International Arbitration Law Reform: Australia … Japan, Asia-Pacific?

The Australian parliament is now reviewing a Bill including four further amendments to its International Arbitration Act, after enacting two other sets of amendments in 2015. These mostly correct for drafting errors or uncertainties that have become apparent since much more extensive amendments in 2010, which included almost all the 2006 revisions to the 1985 UNCITRAL Model Law template originally adopted by Australia in 1989. By contrast, Japan adopted the 1985 UNCITRAL Model Law template only in 2003, as part of a much broader package of justice system reforms, and has not updated its legislation at all since 2003.

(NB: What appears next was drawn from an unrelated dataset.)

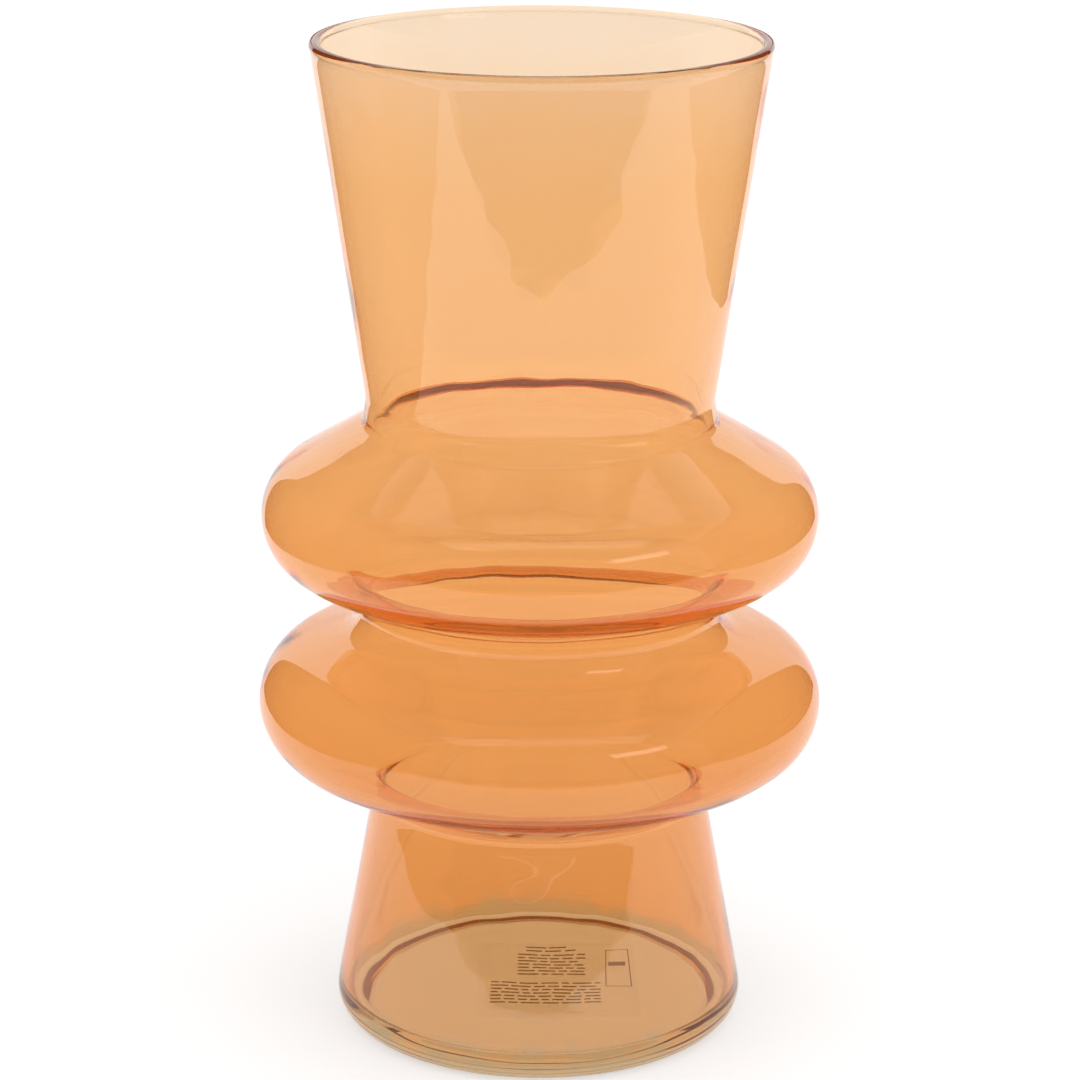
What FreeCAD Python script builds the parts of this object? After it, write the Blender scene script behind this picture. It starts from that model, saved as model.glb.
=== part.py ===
import FreeCAD, Part
import math
import os
import Sketcher

# Gourd vase: one mould-blown glass body with a flared neck, two swelling rings
# and a flared foot, an amber colour coat on its outside, and a clear label
# stuck up in the hollow of its foot. Lengths are in millimetres. +Z is up, and
# the origin is the centre of the ring that the vase stands on.

# Driving dimensions. Radii are those of the bare glass. A rise is how far a turn
# of the wall lies above the turn below it, or above the ground.
DIMENSIONS = {
    # whole vase
    "body_height": 300.0,
    "wall_gauge": 3.0,
    "floor_gauge": 6.3,
    # lip: a rolled bead, a little thicker than the wall
    "lip_radius": 66.8,
    "lip_swell": 0.15,
    # neck under the cone, at its narrowest
    "neck_radius": 51.6,
    "neck_rise": 5.6,
    "neck_fillet": 10.0,
    # sharp fold where the neck meets the upper ring
    "shoulder_radius": 52.3,
    "shoulder_rise": 29.6,
    "shoulder_fillet": 2.2,
    # upper ring, at its widest
    "upper_ring_radius": 82.9,
    "upper_ring_rise": 28.8,
    "upper_ring_curve": 17.7,
    # waist: the round groove between the rings, at its narrowest
    "waist_radius": 54.0,
    "waist_rise": 29.1,
    "waist_fillet": 9.0,
    # lower ring, at its widest
    "lower_ring_radius": 84.5,
    "lower_ring_rise": 30.3,
    "lower_ring_curve": 18.0,
    # ankle at the top of the foot, at its narrowest
    "ankle_radius": 50.3,
    "ankle_rise": 70.6,
    "ankle_fillet": 2.6,
    # heel: the turn from the foot's wall to the underside, worn flat at its foot
    "heel_radius": 61.8,
    "heel_curve": 8.2,
    "heel_flat_depth": 0.4,
    "floor_corner_radius": 2.0,
    "standing_ring_width": 1.8,
    # punt: the shallow hollow under the floor
    "punt_depth": 1.8,
    "punt_curve": 10.0,
    # colour coat, and how far its ends stay from the lip's top and the ground
    "coat_gauge": 0.2,
    "coat_top_gap": 0.4,
    "coat_foot_gap": 0.8,
    # label stuck up in the punt
    "label_width": 50.0,
    "label_length": 56.0,
    "label_corner_radius": 3.0,
    "label_gauge": 0.2,
    "label_offset_x": 6.0,
    "label_offset_y": 3.0,
}

# Places and sizes that follow from them, as the sketches' expressions.
BEAD_RADIUS = "Vase.wall_gauge / 2 + Vase.lip_swell"
LIP_CENTRE = (f"Vase.lip_radius - ({BEAD_RADIUS})", f"Vase.body_height - ({BEAD_RADIUS})")
HEEL_CENTRE = ("Vase.heel_radius - Vase.heel_curve", "Vase.heel_curve - Vase.heel_flat_depth")
FLOOR_HEIGHT = "Vase.punt_depth + Vase.floor_gauge"
COAT_TOP = "Vase.body_height - Vase.coat_top_gap"

# The turns of the wall, from the neck down to the foot: the name of its
# dimensions, and whether the turn bulges outwards.
WALL_TURNS = {
    "neck": False,
    "shoulder": False,
    "upper_ring": True,
    "waist": False,
    "lower_ring": True,
    "ankle": False,
}

# Names that the sketches use for the ends and the centre of an edge.
START, END, CENTRE = 1, 2, 3
ORIGIN_POINT = (-1, 1)
LEVEL_AXIS = -1
UPRIGHT_AXIS = -2

FULL_TURN = 360.0


def make_sheet(doc):
    """Spreadsheet with one named cell for each driving dimension."""
    sheet = doc.addObject("Spreadsheet::Sheet", "Vase")
    for row, (alias, size) in enumerate(DIMENSIONS.items(), start=1):
        sheet.set(f"A{row}", alias)
        sheet.set(f"B{row}", str(size))
        sheet.setAlias(f"B{row}", alias)
    doc.recompute()
    return sheet


def turn_formulas(name, bulges):
    """Centre and radius of one turn of the bare wall, as expressions."""
    names = list(WALL_TURNS)
    height = " + ".join(f"Vase.{turn}_rise" for turn in names[names.index(name):])
    if bulges:
        radius = f"Vase.{name}_curve"
        return f"Vase.{name}_radius - {radius}", height, radius
    radius = f"Vase.{name}_fillet"
    return f"Vase.{name}_radius + {radius}", height, radius


def touch_points(upper, lower):
    """Ends of the straight that joins two turns of one face of the wall.

    A turn is (centre, reach). Its reach is how far outside its centre the face
    lies, and is negative where the centre lies outside the face.
    """
    (upper_centre, upper_reach), (lower_centre, lower_reach) = upper, lower
    run = (lower_centre[0] - upper_centre[0], lower_centre[1] - upper_centre[1])
    swing = math.acos((upper_reach - lower_reach) / math.hypot(*run))
    outward = math.atan2(run[1], run[0]) + swing
    return [
        (centre[0] + reach * math.cos(outward), centre[1] + reach * math.sin(outward))
        for centre, reach in (upper, lower)
    ]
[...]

Such diverging approaches across the region are examined in a forthcoming book on “The Developing World of Arbitration: A Comparative Study of Arbitration Reform in the Asia Pacific“, co-edited for Hart by Hong Kong University Professors Gu Weixia and Anselmo Reyes (also formerly a judge). I was pleased to be invited to become a secondary author for the Japan chapter, with Nobumichi Teramura, a Doshisha University graduate now completing his PhD at UNSW. His main supervisor, Prof Leon Trakman, is authoring the chapter on Australia.
Below is my outline of the recent and pending amendments in Australia, with an abridged version (containing hyperlinks to further reference material) published on 13 May 2017 by the Kluwer Arbitration Blog.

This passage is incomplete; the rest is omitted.